**Written request**
Write the material out again exactly.

#### Recorded data ####

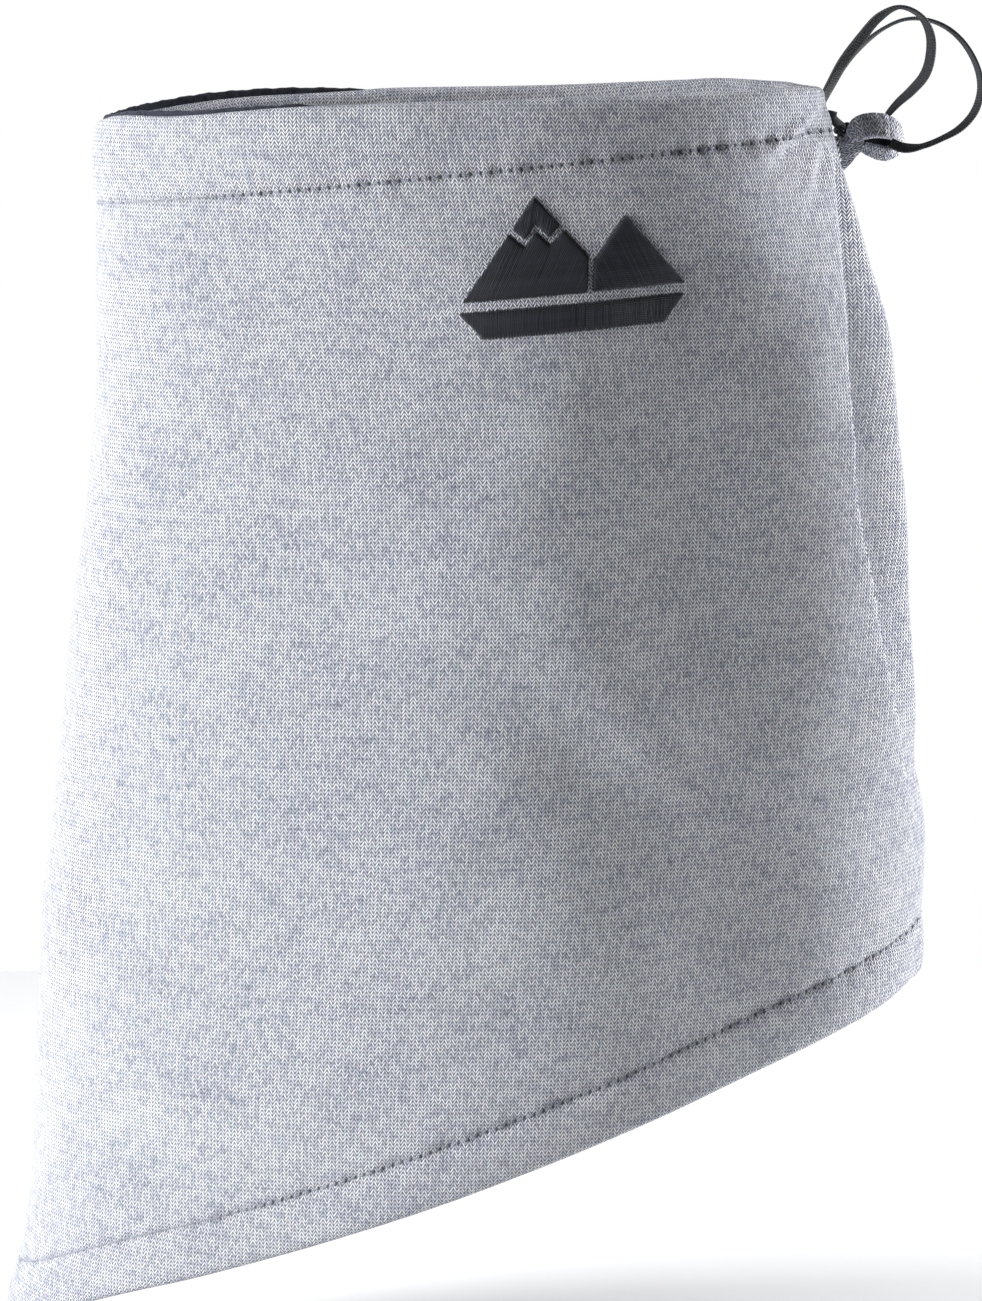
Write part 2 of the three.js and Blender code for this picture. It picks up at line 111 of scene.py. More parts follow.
# The soft fold behind the near side, as (height, degrees round the tube) for its edge,
# and (height, millimetres) for the depth of the hollow behind it.
FOLD_EDGE = [(20, -11), (-4, -14), (-12.5, -20.5), (-16.5, -11.5), (-30, -14.2), (-51, -21.4), (-86, -29.2),
             (-121, -31.3), (-150, -27.7), (-183, -22.8), (-211, -16), (-230, -12), (-390, -12)]
FOLD_DEPTH = [(20, 0), (0, 0.4), (-5, 2.0), (-12, 4.2), (-16.5, 3.0), (-30, 8), (-55, 12.5), (-90, 15.5),
              (-150, 14.5), (-185, 9.5), (-206, 4), (-226, 0), (-390, 0)]


# ---- The tube's surface ----

def bend(t, low, high, slope_in, slope_out):
    """The cubic that goes from low to high as t goes from 0 to 1, with given slopes at its ends."""
    rest = 1 - t
    return ((1 + 2 * t) * rest * rest * low + t * rest * rest * slope_in
            + t * t * (3 - 2 * t) * high - t * t * rest * slope_out)


def value_at(line, height):
    """A smooth value at a height, through (height, value) points that run downwards."""
    heights = np.array([point[0] for point in line], float)
    values = np.array([point[1] for point in line], float)
    last = len(line) - 1
    height = np.asarray(height, float)
    i = np.clip(np.searchsorted(-heights, -height, side="right") - 1, 0, last - 1)
    before = np.maximum(i - 1, 0)
    after = np.minimum(i + 2, last)
    span = heights[i + 1] - heights[i]
    slope_in = (values[i + 1] - values[before]) / (heights[i + 1] - heights[before]) * span
    slope_out = (values[after] - values[i]) / (heights[after] - heights[i]) * span
    t = np.clip((height - heights[i]) / span, 0, 1)
    return bend(t, values[i], values[i + 1], slope_in, slope_out)


def smooth_line(line, x):
    """A smooth value through (x, value) points that run upwards in x."""
    return value_at([(-px, value) for px, value in line], -np.asarray(x, float))


def ease(low, high, x):
    """0 up to low, 1 from high on, and smooth between."""
    t = np.clip((x - low) / (high - low), 0, 1)
    return t * t * (3 - 2 * t)


def casing_seam(angle):
    return CASING_SEAM_HEIGHT + CASING_SEAM_SLOPE * RIM_HALF_LENGTH * np.cos(angle)


def hem(angle):
    x = 144 * np.cos(angle) - 2
    tip = np.maximum(0, (-x - 100) / 45)
    return HEM_HEIGHT + HEM_SLOPE * x - 7 * tip * tip


def hem_seam(angle):
    return hem(angle) + HEM_DEPTH


def wander(angle, height, seed, count, wave):
    """Smooth seeded wandering between about -1 and 1, which closes round the tube."""
    random = np.random.default_rng(seed)
    total = np.zeros(np.broadcast(angle, height).shape)
    for _ in range(count):
        turns = random.integers(1, max(2, int(700 / wave)))
        climb = random.uniform(-1, 1) * 2 * math.pi / wave
        total += np.sin(turns * angle + climb * height + random.uniform(0, 2 * math.pi))
    return total / math.sqrt(count / 2)


def hill(x, middle, reach):
    """A smooth hill of height 1, which is mostly within its reach of its middle."""
    return np.exp(-((x - middle) / reach) ** 2)


def back_relief(turn, height):
    """The hollows behind the two large folds, and the back edge between them."""
    out = 0
    edge = value_at(FOLD_EDGE, height)
    for side, share in ((1, 1.0), (-1, 0.6)):
        depth = value_at(FOLD_DEPTH, height) * share
        along = np.clip((side * turn - edge) / (1.5 - edge), 0, 1)
        out = out - depth * np.sin(math.pi * along ** 0.62) ** 1.15
    # The keeper holds the back out below the rim, and lower down it bulges over its hem.
    back = hill(turn, 0, 15)
    out += back * 3.6 * ease(-2, -12, height) * ease(-112, -60, height)
    out += back * (1.3 * hill(height, -232, 12) - 1.5 * hill(height, -206, 9))
    return out


def side_relief(angle, height, x):
    """How the near and the far side hang between the casing and the hem."""
    hang = ease(-25, -75, height) * ease(-345, -250, height)
    near = ease(0.25, 0.75, -np.sin(angle))
    # The near side turns away softly past the emblem, and comes back towards the fold.
    out = near * hang * (1.4 * hill(x, 5, 42) - 4.6 * hill(x + 0.06 * (height + 170), 74, 28))
    # A slanting fold low on the near side.
    across = (x - 64) * 0.80 + (height + 190) * 0.60
    down = -(x - 64) * 0.60 + (height + 190) * 0.80
    out += near * 2.2 * hill(across, 0, 13) * hill(down, 0, 42)
    out -= near * 1.8 * hill(across, -26, 15) * hill(down, 0, 55)
    # The far side hangs in its own two soft folds.
    far = ease(0.2, 0.7, np.sin(angle))
    return out - far * hang * (4.5 * hill(x, 48, 26) + 2.6 * hill(x, -52, 30))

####

**Response for this exercise**
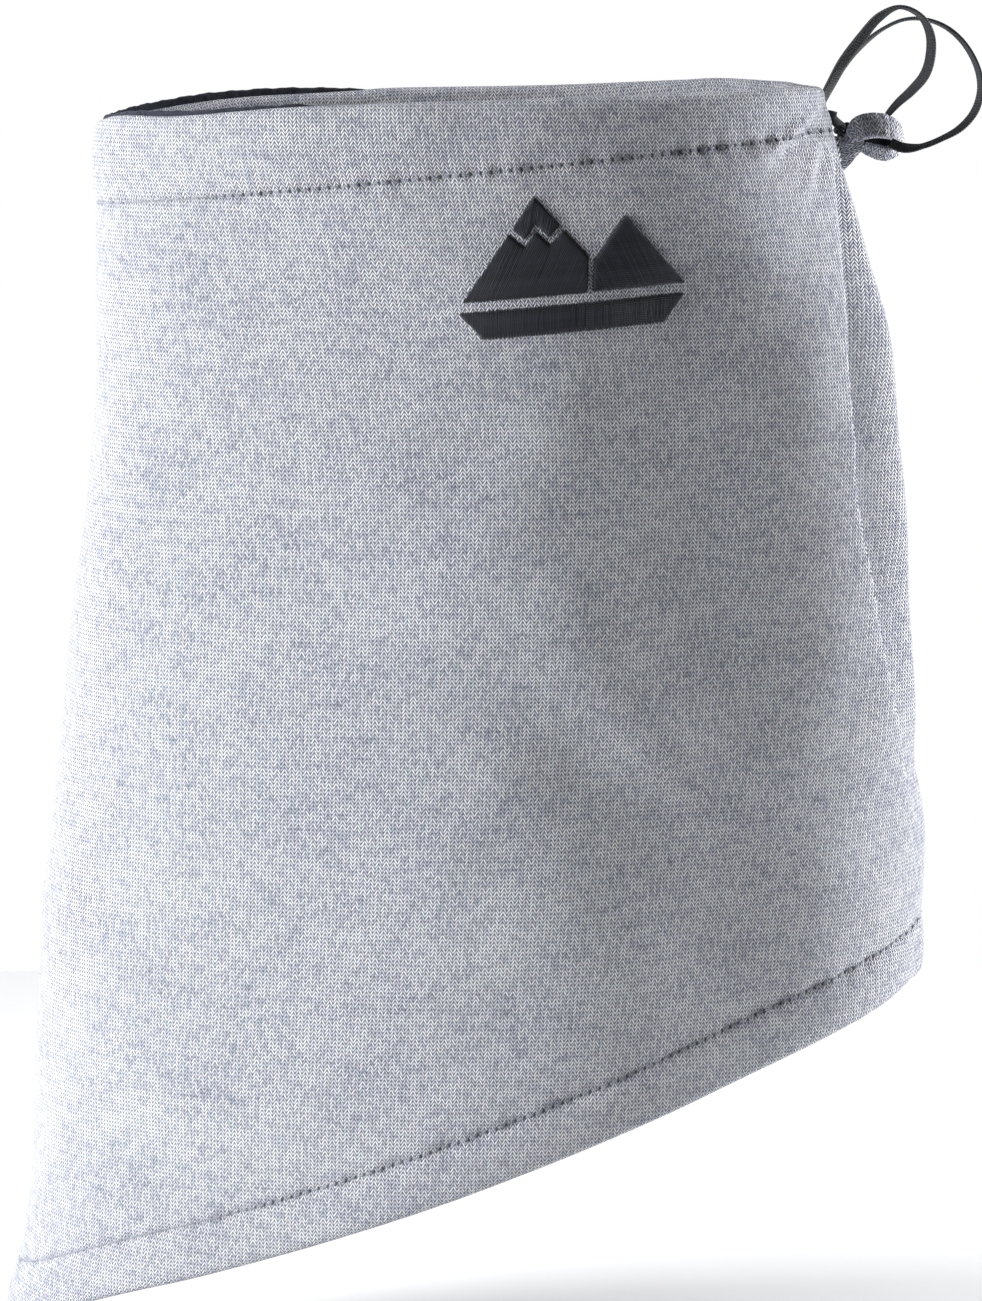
Write part 2 of the three.js and Blender code for this picture. It picks up at line 111 of scene.py. More parts follow.
# The soft fold behind the near side, as (height, degrees round the tube) for its edge,
# and (height, millimetres) for the depth of the hollow behind it.
FOLD_EDGE = [(20, -11), (-4, -14), (-12.5, -20.5), (-16.5, -11.5), (-30, -14.2), (-51, -21.4), (-86, -29.2),
             (-121, -31.3), (-150, -27.7), (-183, -22.8), (-211, -16), (-230, -12), (-390, -12)]
FOLD_DEPTH = [(20, 0), (0, 0.4), (-5, 2.0), (-12, 4.2), (-16.5, 3.0), (-30, 8), (-55, 12.5), (-90, 15.5),
              (-150, 14.5), (-185, 9.5), (-206, 4), (-226, 0), (-390, 0)]


# ---- The tube's surface ----

def bend(t, low, high, slope_in, slope_out):
    """The cubic that goes from low to high as t goes from 0 to 1, with given slopes at its ends."""
    rest = 1 - t
    return ((1 + 2 * t) * rest * rest * low + t * rest * rest * slope_in
            + t * t * (3 - 2 * t) * high - t * t * rest * slope_out)


def value_at(line, height):
    """A smooth value at a height, through (height, value) points that run downwards."""
    heights = np.array([point[0] for point in line], float)
    values = np.array([point[1] for point in line], float)
    last = len(line) - 1
    height = np.asarray(height, float)
    i = np.clip(np.searchsorted(-heights, -height, side="right") - 1, 0, last - 1)
    before = np.maximum(i - 1, 0)
    after = np.minimum(i + 2, last)
    span = heights[i + 1] - heights[i]
    slope_in = (values[i + 1] - values[before]) / (heights[i + 1] - heights[before]) * span
    slope_out = (values[after] - values[i]) / (heights[after] - heights[i]) * span
    t = np.clip((height - heights[i]) / span, 0, 1)
    return bend(t, values[i], values[i + 1], slope_in, slope_out)


def smooth_line(line, x):
    """A smooth value through (x, value) points that run upwards in x."""
    return value_at([(-px, value) for px, value in line], -np.asarray(x, float))


def ease(low, high, x):
    """0 up to low, 1 from high on, and smooth between."""
    t = np.clip((x - low) / (high - low), 0, 1)
    return t * t * (3 - 2 * t)


def casing_seam(angle):
    return CASING_SEAM_HEIGHT + CASING_SEAM_SLOPE * RIM_HALF_LENGTH * np.cos(angle)


def hem(angle):
    x = 144 * np.cos(angle) - 2
    tip = np.maximum(0, (-x - 100) / 45)
    return HEM_HEIGHT + HEM_SLOPE * x - 7 * tip * tip


def hem_seam(angle):
    return hem(angle) + HEM_DEPTH


def wander(angle, height, seed, count, wave):
    """Smooth seeded wandering between about -1 and 1, which closes round the tube."""
    random = np.random.default_rng(seed)
    total = np.zeros(np.broadcast(angle, height).shape)
    for _ in range(count):
        turns = random.integers(1, max(2, int(700 / wave)))
        climb = random.uniform(-1, 1) * 2 * math.pi / wave
        total += np.sin(turns * angle + climb * height + random.uniform(0, 2 * math.pi))
    return total / math.sqrt(count / 2)


def hill(x, middle, reach):
    """A smooth hill of height 1, which is mostly within its reach of its middle."""
    return np.exp(-((x - middle) / reach) ** 2)


def back_relief(turn, height):
    """The hollows behind the two large folds, and the back edge between them."""
    out = 0
    edge = value_at(FOLD_EDGE, height)
    for side, share in ((1, 1.0), (-1, 0.6)):
        depth = value_at(FOLD_DEPTH, height) * share
        along = np.clip((side * turn - edge) / (1.5 - edge), 0, 1)
        out = out - depth * np.sin(math.pi * along ** 0.62) ** 1.15
    # The keeper holds the back out below the rim, and lower down it bulges over its hem.
    back = hill(turn, 0, 15)
    out += back * 3.6 * ease(-2, -12, height) * ease(-112, -60, height)
    out += back * (1.3 * hill(height, -232, 12) - 1.5 * hill(height, -206, 9))
    return out


def side_relief(angle, height, x):
    """How the near and the far side hang between the casing and the hem."""
    hang = ease(-25, -75, height) * ease(-345, -250, height)
    near = ease(0.25, 0.75, -np.sin(angle))
    # The near side turns away softly past the emblem, and comes back towards the fold.
    out = near * hang * (1.4 * hill(x, 5, 42) - 4.6 * hill(x + 0.06 * (height + 170), 74, 28))
    # A slanting fold low on the near side.
    across = (x - 64) * 0.80 + (height + 190) * 0.60
    down = -(x - 64) * 0.60 + (height + 190) * 0.80
    out += near * 2.2 * hill(across, 0, 13) * hill(down, 0, 42)
    out -= near * 1.8 * hill(across, -26, 15) * hill(down, 0, 55)
    # The far side hangs in its own two soft folds.
    far = ease(0.2, 0.7, np.sin(angle))
    return out - far * hang * (4.5 * hill(x, 48, 26) + 2.6 * hill(x, -52, 30))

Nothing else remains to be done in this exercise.